Frelon asiatique : la lutte s’organise | Interview de Sophie Pointeau

Classé danger sanitaire de 2ème catégorie, le frelon asiatique continue d’être une menace permanente pour les ruchers. Au sein de l’ITSAP, Sophie Pointeau travaille à temps plein pour évaluer et mettre au point des méthodes de lutte.
Quelle est votre formation et en quoi consiste votre mission ?
Sophie Pointeau : Après l’obtention de mon doctorat en bio-écologie des interactions plante-insecte à l’Université d’Orléans, j’ai effectué deux post-doctorats, l’un à l’Université d’Amiens, l’autre à l’INRA d’Avignon. Missionné par la DGAL pour travailler sur la question du frelon asiatique, l’ITSAP recrutait un scientifique pour cette mission au printemps 2016. J’ai donc démarré en mars pour animer deux études sur des méthodes de lutte, avec l’aide d’un comité opérationnel composé de membres de l’ITSAP, d’un collaborateur du Museum national d’histoire naturelle et d’une personne de l’ADAPI.
La première étude porte sur le piégeage des femelles…
S.P. Oui, nous évaluons l’efficacité du piégeage des femelles fondatrices au printemps en analysant différents types variables dans 4 départements test, le Morbihan, la Vendée, les Pyrénées Atlantiques et les Alpes Maritimes. Nous sommes dans une démarche de science collaborative qui implique des bénévoles (particuliers, apiculteurs) qui se chargent de collecter les données sur le terrain. Ils ont été contactés après une campagne de communication importante faite auprès des collectivités, des associations, des écoles, des sociétés de chasse. Des animateurs locaux centralisent et nous transmettent ces données afin que nous puissions les analyser. Le but était pour nous d’impliquer de nombreuses personnes dans cette étude de manière à recueillir un maximum de données.
Où en êtes-vous de l’analyse de ces données justement ?
Le piégeage a eu lieu jusqu’à fin mai et les nids sont actifs jusqu’en novembre donc nous attendons encore des remontées d’informations. Elles seront analysées selon 3 paramètres : le piégeage des fondatrices, le recensement des nids de frelons et la pression de prédation sur les ruchers. 2016 est une année de mise en place du dispositif et de la méthodologie sur lesquels on capitalisera en 2017. Nous bénéficions d’un puissant réseau installé grâce à la grande motivation des partenaires locaux.
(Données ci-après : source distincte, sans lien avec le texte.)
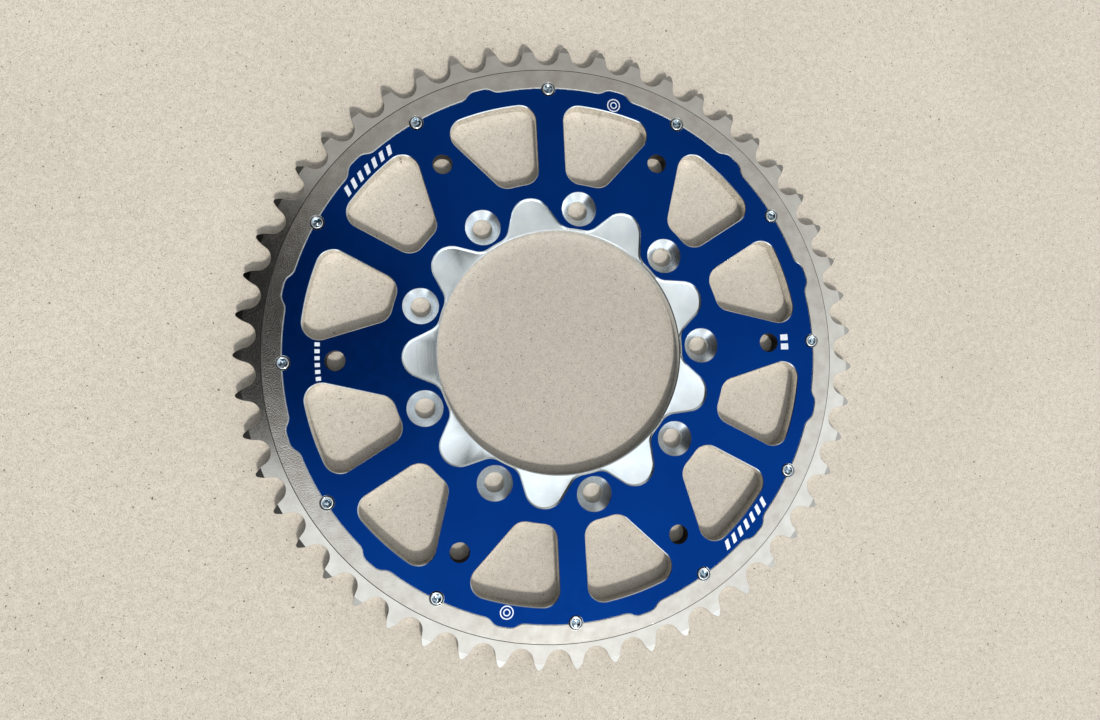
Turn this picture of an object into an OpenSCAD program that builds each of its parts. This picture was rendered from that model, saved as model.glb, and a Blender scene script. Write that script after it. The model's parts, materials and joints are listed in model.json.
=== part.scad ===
// Rear sprocket: a steel toothed ring riveted to an aluminium carrier.
// Millimetres. +Z is the sprocket axis and points to the outer, countersunk side.
// z = 0 is the hub side face of the carrier. +X passes through one hub bolt hole.

/* [Chain and teeth] */
// Number of teeth
tooth_count = 51; // [50:1:54]
// Chain pitch
chain_pitch = 15.875; // [15.875]
// Radius of the roller seat at the tooth root
seat_r = 5.15; // [5.13:0.01:5.28]
// Half of the angle that the roller seat spans, in degrees
seat_half_angle = 72; // [70:1:73]
// Radius of the convex tooth flank
flank_r = 16; // [15:0.5:18]
// Height of the tooth tip above the pitch circle
tip_rise = 3.66; // [3.3:0.1:3.7]
// Thickness of the toothed zone
tooth_thick = 5.4; // [5:0.1:5.8]
// Radial length of the bevel at the tooth tip
tip_bevel_length = 3.1; // [2.5:0.1:3.5]
// Axial depth of that bevel, on each side
tip_bevel_depth = 1.2; // [0.8:0.1:1.5]

/* [Steel band] */
// Thickness of the band inside the teeth
band_thick = 6; // [6:0.1:6.4]
// Radial distance from the tooth root to the edge of the band
band_step = 2.4; // [2:0.1:3]
// Play between the ring and the carrier
seam_gap = 0.05; // [0.03:0.01:0.08]

/* [Carrier] */
// Thickness of the carrier
carrier_thick = 6; // [5.8:0.1:6.2]
// Radius of the rim between the keys
rim_r = 113.6; // [113.4:0.1:113.8]
// Number of keys on the rim
key_count = 12; // [12]
// How far a key stands out of the rim
key_height = 2.5; // [2.2:0.1:2.7]
// Half of the angle of the flat top of a key, in degrees
key_top_half_angle = 0.95; // [0.8:0.05:1.1]
// Radius of the rounded corners of a key, convex and concave
key_corner_r = 5.5; // [5:0.1:6]

/* [Hub interface] */
// Radius of the centre bore
bore_r = 52; // [51.5:0.1:52.2]
// Size of the chamfer at the bore edges
bore_chamfer = 0.4; // [0.3:0.1:0.6]
// Number of hub bolt holes
bolt_count = 9; // [9]
// Radius of the bolt circle
bolt_circle_r = 61.65; // [61.4:0.05:61.9]
// Radius of a bolt hole
bolt_hole_r = 4.2; // [4.1:0.05:4.4]
// Radius of the countersink at the outer face
countersink_r = 7.45; // [7:0.05:7.6]

/* [Pocket around the bore] */
// Depth of the pocket below the outer face
pocket_depth = 1; // [0.6:0.1:1.4]
// Radius of the pocket at the bolt holes
pocket_base_r = 52.8; // [52.6:0.1:52.9]
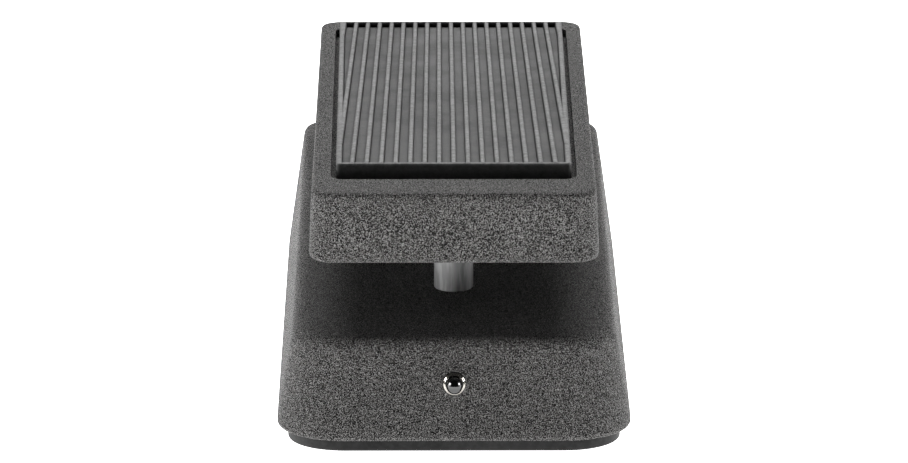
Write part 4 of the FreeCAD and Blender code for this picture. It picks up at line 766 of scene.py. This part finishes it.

Quel est l’objet de la seconde étude ?
Elle cherche à proposer un moyen de lutte à partir d’un appât contaminé avec un insecticide. Tout reste à découvrir : quelle forme d’appât utiliser ? Avec quelle substance active ? A quel dosage ? Nous voulons tester 3 substances actives. Lorsque nous aurons déterminé la bonne formulation, il faudra l’intégrer dans un appât et le tester. Notre étude prend en compte également le risque de rémanence des résidus d’insecticide dans les nids visés. Nous devons mesurer si ce moyen de lutte représente un risque pour l’environnement ou non.
Mais nos premiers essais n’ont pas abouti car nous n’avons pas trouvé suffisamment de nids. Les déclarants des nids veulent les voir détruits et acceptent mal leur maintien pour des raisons expérimentales. L’idée est maintenant de tester en laboratoire les substances actives sur le couvain de frelons asiatiques puis, si les résultats sont concluants, de mener l’expérimentation sur site. Ces essais sont prévus pour 2017. Nous travaillons sur des organismes vivants, notre planning est donc tributaire du cycle biologique de l’insecte et ce type d’études se déroule sur plusieurs années.